EXERCISE » Look below for the line containing "The FreeCAD and" and the line containing "# ---- noodles: where"; repeat exactly those two lines and all lines between them, and nothing else.

──────── DATA SUPPLIED

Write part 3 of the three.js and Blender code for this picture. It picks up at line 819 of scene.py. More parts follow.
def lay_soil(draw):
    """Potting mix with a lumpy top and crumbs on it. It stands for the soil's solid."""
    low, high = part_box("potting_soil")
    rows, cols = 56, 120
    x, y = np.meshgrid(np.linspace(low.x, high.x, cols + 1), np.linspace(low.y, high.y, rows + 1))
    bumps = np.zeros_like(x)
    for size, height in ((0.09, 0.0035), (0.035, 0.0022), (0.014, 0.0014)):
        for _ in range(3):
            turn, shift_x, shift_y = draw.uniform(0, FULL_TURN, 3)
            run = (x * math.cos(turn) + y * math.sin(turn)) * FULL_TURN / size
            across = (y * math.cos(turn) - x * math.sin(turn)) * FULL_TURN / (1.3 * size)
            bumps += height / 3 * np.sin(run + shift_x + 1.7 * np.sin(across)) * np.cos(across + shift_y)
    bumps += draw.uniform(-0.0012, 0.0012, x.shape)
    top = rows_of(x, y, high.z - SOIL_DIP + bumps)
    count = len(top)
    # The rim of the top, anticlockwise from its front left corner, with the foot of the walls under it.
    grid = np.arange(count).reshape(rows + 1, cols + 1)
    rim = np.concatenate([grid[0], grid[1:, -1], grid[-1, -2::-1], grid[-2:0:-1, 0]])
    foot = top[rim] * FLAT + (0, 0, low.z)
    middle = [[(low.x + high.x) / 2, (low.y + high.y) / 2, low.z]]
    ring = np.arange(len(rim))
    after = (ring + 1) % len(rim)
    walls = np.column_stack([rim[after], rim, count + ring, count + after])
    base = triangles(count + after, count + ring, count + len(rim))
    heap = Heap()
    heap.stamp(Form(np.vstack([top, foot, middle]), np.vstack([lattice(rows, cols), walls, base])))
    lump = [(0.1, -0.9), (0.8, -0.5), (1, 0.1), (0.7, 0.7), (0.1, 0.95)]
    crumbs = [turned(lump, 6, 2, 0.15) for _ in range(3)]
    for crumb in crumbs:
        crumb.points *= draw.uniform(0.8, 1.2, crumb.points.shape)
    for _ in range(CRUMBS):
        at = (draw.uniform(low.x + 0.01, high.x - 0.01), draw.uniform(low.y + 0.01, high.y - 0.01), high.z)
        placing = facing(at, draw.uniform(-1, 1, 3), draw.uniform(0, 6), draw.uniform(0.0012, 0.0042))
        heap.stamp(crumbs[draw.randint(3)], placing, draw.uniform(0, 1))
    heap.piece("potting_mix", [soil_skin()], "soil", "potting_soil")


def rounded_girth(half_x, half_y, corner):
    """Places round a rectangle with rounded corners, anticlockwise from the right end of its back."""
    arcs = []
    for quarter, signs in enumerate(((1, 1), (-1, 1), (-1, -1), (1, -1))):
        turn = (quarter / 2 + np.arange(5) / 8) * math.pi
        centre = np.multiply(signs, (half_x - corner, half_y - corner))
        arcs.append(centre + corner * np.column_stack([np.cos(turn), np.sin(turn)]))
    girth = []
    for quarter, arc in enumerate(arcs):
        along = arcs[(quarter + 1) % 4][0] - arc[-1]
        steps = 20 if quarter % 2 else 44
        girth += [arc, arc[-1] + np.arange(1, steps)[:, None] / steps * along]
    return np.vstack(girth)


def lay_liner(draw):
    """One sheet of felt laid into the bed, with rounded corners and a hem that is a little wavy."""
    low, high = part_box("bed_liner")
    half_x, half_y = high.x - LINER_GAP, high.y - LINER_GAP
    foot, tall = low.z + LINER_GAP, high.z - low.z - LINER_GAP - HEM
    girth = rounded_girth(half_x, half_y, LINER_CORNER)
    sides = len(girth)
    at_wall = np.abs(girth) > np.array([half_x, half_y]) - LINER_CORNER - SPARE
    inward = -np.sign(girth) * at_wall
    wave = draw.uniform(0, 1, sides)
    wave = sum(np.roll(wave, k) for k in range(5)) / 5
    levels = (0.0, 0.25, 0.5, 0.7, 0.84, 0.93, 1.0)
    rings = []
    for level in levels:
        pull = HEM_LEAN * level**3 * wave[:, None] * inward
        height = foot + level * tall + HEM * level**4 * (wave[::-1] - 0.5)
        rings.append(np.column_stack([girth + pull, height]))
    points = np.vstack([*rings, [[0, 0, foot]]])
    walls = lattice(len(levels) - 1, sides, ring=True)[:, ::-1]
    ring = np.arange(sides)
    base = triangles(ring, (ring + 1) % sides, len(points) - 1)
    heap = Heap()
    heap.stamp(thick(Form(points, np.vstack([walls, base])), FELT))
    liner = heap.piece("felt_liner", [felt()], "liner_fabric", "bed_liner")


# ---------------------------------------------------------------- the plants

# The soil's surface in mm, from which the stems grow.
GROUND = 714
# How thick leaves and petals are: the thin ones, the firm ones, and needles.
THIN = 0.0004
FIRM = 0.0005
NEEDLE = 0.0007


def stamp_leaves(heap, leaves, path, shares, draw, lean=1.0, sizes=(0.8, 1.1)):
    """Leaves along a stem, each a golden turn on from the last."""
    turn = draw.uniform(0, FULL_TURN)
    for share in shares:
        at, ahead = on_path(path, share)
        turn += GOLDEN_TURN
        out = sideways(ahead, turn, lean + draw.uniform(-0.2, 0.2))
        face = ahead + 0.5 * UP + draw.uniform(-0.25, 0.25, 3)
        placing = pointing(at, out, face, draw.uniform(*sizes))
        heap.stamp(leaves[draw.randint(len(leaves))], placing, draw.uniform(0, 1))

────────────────
──────── DATA SUPPLIED

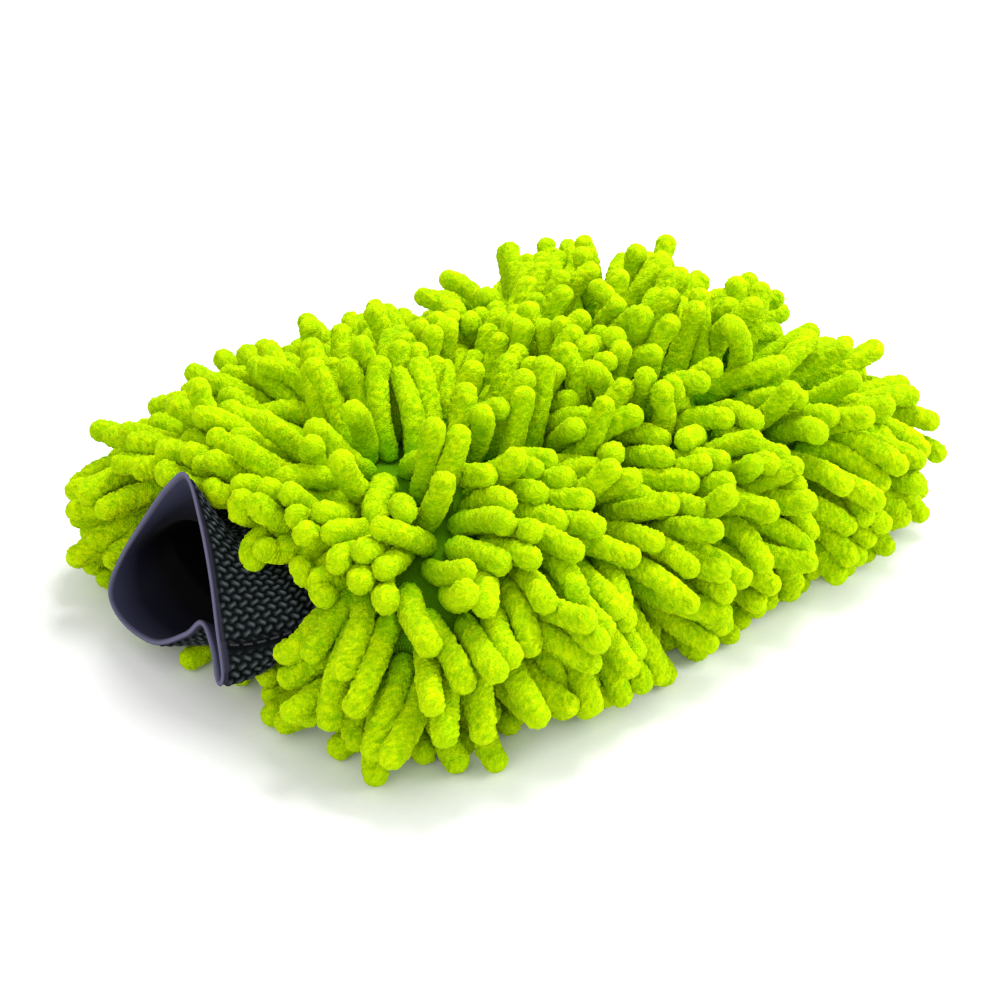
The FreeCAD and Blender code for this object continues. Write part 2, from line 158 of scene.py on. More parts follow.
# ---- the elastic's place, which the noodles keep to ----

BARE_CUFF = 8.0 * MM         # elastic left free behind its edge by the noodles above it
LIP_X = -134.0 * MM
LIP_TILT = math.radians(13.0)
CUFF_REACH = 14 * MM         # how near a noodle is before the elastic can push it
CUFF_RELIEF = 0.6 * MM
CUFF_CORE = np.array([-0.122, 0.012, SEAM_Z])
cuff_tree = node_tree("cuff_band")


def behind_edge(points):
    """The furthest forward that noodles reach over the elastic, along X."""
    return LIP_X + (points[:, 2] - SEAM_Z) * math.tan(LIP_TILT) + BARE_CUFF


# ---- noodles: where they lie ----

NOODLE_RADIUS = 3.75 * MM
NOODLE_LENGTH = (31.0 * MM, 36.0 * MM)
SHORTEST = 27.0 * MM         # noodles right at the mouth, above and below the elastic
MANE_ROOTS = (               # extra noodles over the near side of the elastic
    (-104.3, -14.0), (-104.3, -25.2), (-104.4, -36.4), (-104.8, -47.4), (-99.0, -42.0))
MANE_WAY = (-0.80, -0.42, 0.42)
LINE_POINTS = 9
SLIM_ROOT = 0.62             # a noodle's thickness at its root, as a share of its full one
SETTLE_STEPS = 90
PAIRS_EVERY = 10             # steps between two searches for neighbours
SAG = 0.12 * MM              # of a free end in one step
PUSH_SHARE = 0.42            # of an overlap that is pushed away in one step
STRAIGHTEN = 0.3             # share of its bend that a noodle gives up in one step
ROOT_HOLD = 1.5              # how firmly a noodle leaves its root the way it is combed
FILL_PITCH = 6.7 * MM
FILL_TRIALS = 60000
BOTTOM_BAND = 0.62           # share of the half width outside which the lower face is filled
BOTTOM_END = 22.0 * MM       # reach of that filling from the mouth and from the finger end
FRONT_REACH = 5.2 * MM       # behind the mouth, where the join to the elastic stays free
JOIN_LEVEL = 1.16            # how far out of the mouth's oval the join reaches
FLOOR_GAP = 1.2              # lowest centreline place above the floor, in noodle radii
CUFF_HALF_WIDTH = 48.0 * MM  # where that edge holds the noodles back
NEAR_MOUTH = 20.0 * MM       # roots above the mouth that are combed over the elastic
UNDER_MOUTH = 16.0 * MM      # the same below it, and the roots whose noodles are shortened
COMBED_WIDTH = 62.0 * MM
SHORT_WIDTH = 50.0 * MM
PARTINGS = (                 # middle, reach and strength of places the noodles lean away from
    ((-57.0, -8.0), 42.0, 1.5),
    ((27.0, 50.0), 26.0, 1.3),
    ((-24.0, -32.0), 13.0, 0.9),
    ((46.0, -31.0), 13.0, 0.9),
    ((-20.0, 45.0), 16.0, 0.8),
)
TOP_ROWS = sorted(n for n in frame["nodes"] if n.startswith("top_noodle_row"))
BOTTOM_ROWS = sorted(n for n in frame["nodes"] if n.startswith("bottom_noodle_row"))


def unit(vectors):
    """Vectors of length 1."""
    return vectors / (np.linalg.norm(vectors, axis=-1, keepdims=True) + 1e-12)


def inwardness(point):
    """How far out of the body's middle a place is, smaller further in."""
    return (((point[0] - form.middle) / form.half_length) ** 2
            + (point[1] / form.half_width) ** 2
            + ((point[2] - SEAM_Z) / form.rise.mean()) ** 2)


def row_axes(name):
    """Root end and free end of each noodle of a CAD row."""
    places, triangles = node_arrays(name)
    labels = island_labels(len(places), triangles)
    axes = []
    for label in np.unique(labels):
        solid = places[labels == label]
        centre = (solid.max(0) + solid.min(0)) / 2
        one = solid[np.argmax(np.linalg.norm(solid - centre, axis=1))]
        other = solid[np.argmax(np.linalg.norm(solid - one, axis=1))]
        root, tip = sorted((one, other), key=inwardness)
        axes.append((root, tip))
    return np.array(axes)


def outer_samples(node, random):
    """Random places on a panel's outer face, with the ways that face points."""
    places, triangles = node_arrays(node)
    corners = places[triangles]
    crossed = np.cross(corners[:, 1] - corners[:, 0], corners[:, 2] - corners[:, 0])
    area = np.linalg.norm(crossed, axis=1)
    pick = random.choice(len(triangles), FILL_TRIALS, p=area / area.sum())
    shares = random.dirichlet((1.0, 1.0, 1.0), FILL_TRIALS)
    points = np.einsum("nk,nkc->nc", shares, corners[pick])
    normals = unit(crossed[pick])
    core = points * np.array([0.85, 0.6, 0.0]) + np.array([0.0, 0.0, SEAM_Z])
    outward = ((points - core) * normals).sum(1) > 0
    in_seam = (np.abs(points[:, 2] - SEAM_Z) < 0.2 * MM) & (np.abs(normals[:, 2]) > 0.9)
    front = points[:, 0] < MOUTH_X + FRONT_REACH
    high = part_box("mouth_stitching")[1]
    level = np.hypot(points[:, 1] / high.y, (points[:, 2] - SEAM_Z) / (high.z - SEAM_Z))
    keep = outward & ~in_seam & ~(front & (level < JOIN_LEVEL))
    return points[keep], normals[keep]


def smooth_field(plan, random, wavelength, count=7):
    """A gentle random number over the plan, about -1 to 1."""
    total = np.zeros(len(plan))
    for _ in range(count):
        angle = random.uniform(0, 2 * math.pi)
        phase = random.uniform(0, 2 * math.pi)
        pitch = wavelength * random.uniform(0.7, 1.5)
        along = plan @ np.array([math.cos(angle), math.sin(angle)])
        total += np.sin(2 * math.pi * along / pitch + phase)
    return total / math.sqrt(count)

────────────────

WRITTEN ANSWER »
The FreeCAD and Blender code for this object continues. Write part 2, from line 158 of scene.py on. More parts follow.
# ---- the elastic's place, which the noodles keep to ----

BARE_CUFF = 8.0 * MM         # elastic left free behind its edge by the noodles above it
LIP_X = -134.0 * MM
LIP_TILT = math.radians(13.0)
CUFF_REACH = 14 * MM         # how near a noodle is before the elastic can push it
CUFF_RELIEF = 0.6 * MM
CUFF_CORE = np.array([-0.122, 0.012, SEAM_Z])
cuff_tree = node_tree("cuff_band")


def behind_edge(points):
    """The furthest forward that noodles reach over the elastic, along X."""
    return LIP_X + (points[:, 2] - SEAM_Z) * math.tan(LIP_TILT) + BARE_CUFF


# ---- noodles: where they lie ----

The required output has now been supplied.